• [Exercise instructions]:
Copy out all the entries exactly.

(Part of a data file)
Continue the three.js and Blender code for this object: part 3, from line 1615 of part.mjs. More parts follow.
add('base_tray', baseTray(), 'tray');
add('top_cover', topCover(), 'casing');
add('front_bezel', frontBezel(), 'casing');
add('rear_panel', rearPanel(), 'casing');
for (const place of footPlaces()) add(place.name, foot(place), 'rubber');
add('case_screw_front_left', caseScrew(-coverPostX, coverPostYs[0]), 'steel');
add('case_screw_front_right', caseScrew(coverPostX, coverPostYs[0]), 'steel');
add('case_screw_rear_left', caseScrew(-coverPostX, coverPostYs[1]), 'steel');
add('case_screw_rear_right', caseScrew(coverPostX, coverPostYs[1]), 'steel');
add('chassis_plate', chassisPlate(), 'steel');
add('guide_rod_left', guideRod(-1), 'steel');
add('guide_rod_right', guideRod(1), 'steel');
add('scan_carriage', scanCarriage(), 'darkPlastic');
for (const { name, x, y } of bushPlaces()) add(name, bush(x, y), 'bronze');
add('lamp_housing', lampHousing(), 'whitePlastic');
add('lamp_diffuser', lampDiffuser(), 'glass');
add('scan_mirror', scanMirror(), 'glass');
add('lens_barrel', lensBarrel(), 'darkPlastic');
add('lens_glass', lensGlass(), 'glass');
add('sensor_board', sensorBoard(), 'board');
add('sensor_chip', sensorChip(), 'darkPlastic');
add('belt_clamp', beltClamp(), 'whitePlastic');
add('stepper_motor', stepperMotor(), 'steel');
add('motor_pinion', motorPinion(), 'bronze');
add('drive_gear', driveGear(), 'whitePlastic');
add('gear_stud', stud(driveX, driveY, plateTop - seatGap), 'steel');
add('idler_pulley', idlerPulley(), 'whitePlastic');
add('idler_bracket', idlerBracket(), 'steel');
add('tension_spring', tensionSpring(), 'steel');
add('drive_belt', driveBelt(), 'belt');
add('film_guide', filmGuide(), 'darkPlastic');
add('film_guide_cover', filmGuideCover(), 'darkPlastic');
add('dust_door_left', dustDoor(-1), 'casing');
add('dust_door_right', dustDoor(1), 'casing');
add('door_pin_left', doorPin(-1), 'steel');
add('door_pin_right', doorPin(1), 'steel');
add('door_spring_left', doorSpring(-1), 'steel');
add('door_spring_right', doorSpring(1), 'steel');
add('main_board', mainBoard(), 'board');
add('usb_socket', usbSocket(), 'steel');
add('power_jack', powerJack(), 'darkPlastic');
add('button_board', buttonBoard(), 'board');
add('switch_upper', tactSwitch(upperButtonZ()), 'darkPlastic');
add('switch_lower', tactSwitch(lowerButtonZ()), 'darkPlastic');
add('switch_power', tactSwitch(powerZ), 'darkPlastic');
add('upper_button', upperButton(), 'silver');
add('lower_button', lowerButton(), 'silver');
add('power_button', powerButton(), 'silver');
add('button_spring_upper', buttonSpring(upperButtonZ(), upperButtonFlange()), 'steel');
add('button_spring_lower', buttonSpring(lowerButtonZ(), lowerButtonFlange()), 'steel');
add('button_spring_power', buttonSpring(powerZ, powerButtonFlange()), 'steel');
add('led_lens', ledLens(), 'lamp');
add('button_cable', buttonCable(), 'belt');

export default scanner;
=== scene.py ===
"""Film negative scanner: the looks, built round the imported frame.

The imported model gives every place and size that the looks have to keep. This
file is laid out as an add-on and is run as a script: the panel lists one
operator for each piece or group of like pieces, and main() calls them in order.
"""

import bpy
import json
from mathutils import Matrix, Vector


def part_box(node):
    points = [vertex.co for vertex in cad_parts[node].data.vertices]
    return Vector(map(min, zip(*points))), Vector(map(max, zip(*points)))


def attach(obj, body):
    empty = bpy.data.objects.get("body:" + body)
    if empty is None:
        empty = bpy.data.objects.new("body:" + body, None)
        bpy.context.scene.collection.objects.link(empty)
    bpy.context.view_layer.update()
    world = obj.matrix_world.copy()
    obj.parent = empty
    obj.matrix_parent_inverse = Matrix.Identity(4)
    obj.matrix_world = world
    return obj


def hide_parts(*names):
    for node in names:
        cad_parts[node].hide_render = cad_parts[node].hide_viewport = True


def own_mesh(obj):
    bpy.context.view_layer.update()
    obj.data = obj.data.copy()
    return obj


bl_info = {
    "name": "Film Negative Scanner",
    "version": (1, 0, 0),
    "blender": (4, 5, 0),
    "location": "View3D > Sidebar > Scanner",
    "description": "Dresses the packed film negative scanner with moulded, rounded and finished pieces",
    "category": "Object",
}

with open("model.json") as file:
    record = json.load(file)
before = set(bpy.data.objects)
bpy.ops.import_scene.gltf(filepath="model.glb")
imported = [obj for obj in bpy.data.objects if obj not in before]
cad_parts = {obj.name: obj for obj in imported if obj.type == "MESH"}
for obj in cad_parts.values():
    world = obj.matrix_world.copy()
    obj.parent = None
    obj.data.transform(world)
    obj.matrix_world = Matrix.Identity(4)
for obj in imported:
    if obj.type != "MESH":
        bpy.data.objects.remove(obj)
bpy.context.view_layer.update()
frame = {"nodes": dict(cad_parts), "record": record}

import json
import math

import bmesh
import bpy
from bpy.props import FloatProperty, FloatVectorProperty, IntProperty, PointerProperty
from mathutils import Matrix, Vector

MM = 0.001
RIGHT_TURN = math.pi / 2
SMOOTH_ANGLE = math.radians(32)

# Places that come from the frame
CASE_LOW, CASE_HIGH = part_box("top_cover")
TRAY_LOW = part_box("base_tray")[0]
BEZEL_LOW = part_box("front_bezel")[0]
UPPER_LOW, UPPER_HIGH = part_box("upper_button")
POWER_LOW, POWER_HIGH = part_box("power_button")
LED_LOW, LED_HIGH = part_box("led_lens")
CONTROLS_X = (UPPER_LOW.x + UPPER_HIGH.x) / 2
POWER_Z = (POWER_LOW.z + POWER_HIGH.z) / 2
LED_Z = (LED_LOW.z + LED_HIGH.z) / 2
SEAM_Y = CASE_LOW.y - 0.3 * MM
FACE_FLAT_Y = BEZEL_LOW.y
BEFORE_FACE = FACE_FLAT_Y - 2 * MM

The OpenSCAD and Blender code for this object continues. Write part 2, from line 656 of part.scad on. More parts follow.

• [Solution for this problem]:
Continue the three.js and Blender code for this object: part 3, from line 1615 of part.mjs. More parts follow.
add('base_tray', baseTray(), 'tray');
add('top_cover', topCover(), 'casing');
add('front_bezel', frontBezel(), 'casing');
add('rear_panel', rearPanel(), 'casing');
for (const place of footPlaces()) add(place.name, foot(place), 'rubber');
add('case_screw_front_left', caseScrew(-coverPostX, coverPostYs[0]), 'steel');
add('case_screw_front_right', caseScrew(coverPostX, coverPostYs[0]), 'steel');
add('case_screw_rear_left', caseScrew(-coverPostX, coverPostYs[1]), 'steel');
add('case_screw_rear_right', caseScrew(coverPostX, coverPostYs[1]), 'steel');
add('chassis_plate', chassisPlate(), 'steel');
add('guide_rod_left', guideRod(-1), 'steel');
add('guide_rod_right', guideRod(1), 'steel');
add('scan_carriage', scanCarriage(), 'darkPlastic');
for (const { name, x, y } of bushPlaces()) add(name, bush(x, y), 'bronze');
add('lamp_housing', lampHousing(), 'whitePlastic');
add('lamp_diffuser', lampDiffuser(), 'glass');
add('scan_mirror', scanMirror(), 'glass');
add('lens_barrel', lensBarrel(), 'darkPlastic');
add('lens_glass', lensGlass(), 'glass');
add('sensor_board', sensorBoard(), 'board');
add('sensor_chip', sensorChip(), 'darkPlastic');
add('belt_clamp', beltClamp(), 'whitePlastic');
add('stepper_motor', stepperMotor(), 'steel');
add('motor_pinion', motorPinion(), 'bronze');
add('drive_gear', driveGear(), 'whitePlastic');
add('gear_stud', stud(driveX, driveY, plateTop - seatGap), 'steel');
add('idler_pulley', idlerPulley(), 'whitePlastic');
add('idler_bracket', idlerBracket(), 'steel');
add('tension_spring', tensionSpring(), 'steel');
add('drive_belt', driveBelt(), 'belt');
add('film_guide', filmGuide(), 'darkPlastic');
add('film_guide_cover', filmGuideCover(), 'darkPlastic');
add('dust_door_left', dustDoor(-1), 'casing');
add('dust_door_right', dustDoor(1), 'casing');
add('door_pin_left', doorPin(-1), 'steel');
add('door_pin_right', doorPin(1), 'steel');
add('door_spring_left', doorSpring(-1), 'steel');
add('door_spring_right', doorSpring(1), 'steel');
add('main_board', mainBoard(), 'board');
add('usb_socket', usbSocket(), 'steel');
add('power_jack', powerJack(), 'darkPlastic');
add('button_board', buttonBoard(), 'board');
add('switch_upper', tactSwitch(upperButtonZ()), 'darkPlastic');
add('switch_lower', tactSwitch(lowerButtonZ()), 'darkPlastic');
add('switch_power', tactSwitch(powerZ), 'darkPlastic');
add('upper_button', upperButton(), 'silver');
add('lower_button', lowerButton(), 'silver');
add('power_button', powerButton(), 'silver');
add('button_spring_upper', buttonSpring(upperButtonZ(), upperButtonFlange()), 'steel');
add('button_spring_lower', buttonSpring(lowerButtonZ(), lowerButtonFlange()), 'steel');
add('button_spring_power', buttonSpring(powerZ, powerButtonFlange()), 'steel');
add('led_lens', ledLens(), 'lamp');
add('button_cable', buttonCable(), 'belt');

export default scanner;
=== scene.py ===
"""Film negative scanner: the looks, built round the imported frame.

The imported model gives every place and size that the looks have to keep. This
file is laid out as an add-on and is run as a script: the panel lists one
operator for each piece or group of like pieces, and main() calls them in order.
"""

import bpy
import json
from mathutils import Matrix, Vector


def part_box(node):
    points = [vertex.co for vertex in cad_parts[node].data.vertices]
    return Vector(map(min, zip(*points))), Vector(map(max, zip(*points)))


def attach(obj, body):
    empty = bpy.data.objects.get("body:" + body)
    if empty is None:
        empty = bpy.data.objects.new("body:" + body, None)
        bpy.context.scene.collection.objects.link(empty)
    bpy.context.view_layer.update()
    world = obj.matrix_world.copy()
    obj.parent = empty
    obj.matrix_parent_inverse = Matrix.Identity(4)
    obj.matrix_world = world
    return obj


def hide_parts(*names):
    for node in names:
        cad_parts[node].hide_render = cad_parts[node].hide_viewport = True


def own_mesh(obj):
    bpy.context.view_layer.update()
    obj.data = obj.data.copy()
    return obj


bl_info = {
    "name": "Film Negative Scanner",
    "version": (1, 0, 0),
    "blender": (4, 5, 0),
    "location": "View3D > Sidebar > Scanner",
    "description": "Dresses the packed film negative scanner with moulded, rounded and finished pieces",
    "category": "Object",
}

with open("model.json") as file:
    record = json.load(file)
before = set(bpy.data.objects)
bpy.ops.import_scene.gltf(filepath="model.glb")
imported = [obj for obj in bpy.data.objects if obj not in before]
cad_parts = {obj.name: obj for obj in imported if obj.type == "MESH"}
for obj in cad_parts.values():
    world = obj.matrix_world.copy()
    obj.parent = None
    obj.data.transform(world)
    obj.matrix_world = Matrix.Identity(4)
for obj in imported:
    if obj.type != "MESH":
        bpy.data.objects.remove(obj)
bpy.context.view_layer.update()
frame = {"nodes": dict(cad_parts), "record": record}

import json
import math

import bmesh
import bpy
from bpy.props import FloatProperty, FloatVectorProperty, IntProperty, PointerProperty
from mathutils import Matrix, Vector

MM = 0.001
RIGHT_TURN = math.pi / 2
SMOOTH_ANGLE = math.radians(32)

# Places that come from the frame
CASE_LOW, CASE_HIGH = part_box("top_cover")
TRAY_LOW = part_box("base_tray")[0]
BEZEL_LOW = part_box("front_bezel")[0]
UPPER_LOW, UPPER_HIGH = part_box("upper_button")
POWER_LOW, POWER_HIGH = part_box("power_button")
LED_LOW, LED_HIGH = part_box("led_lens")
CONTROLS_X = (UPPER_LOW.x + UPPER_HIGH.x) / 2
POWER_Z = (POWER_LOW.z + POWER_HIGH.z) / 2
LED_Z = (LED_LOW.z + LED_HIGH.z) / 2
SEAM_Y = CASE_LOW.y - 0.3 * MM
FACE_FLAT_Y = BEZEL_LOW.y
BEFORE_FACE = FACE_FLAT_Y - 2 * MM

The OpenSCAD and Blender code for this object continues. Write part 2, from line 656 of part.scad on. More parts follow.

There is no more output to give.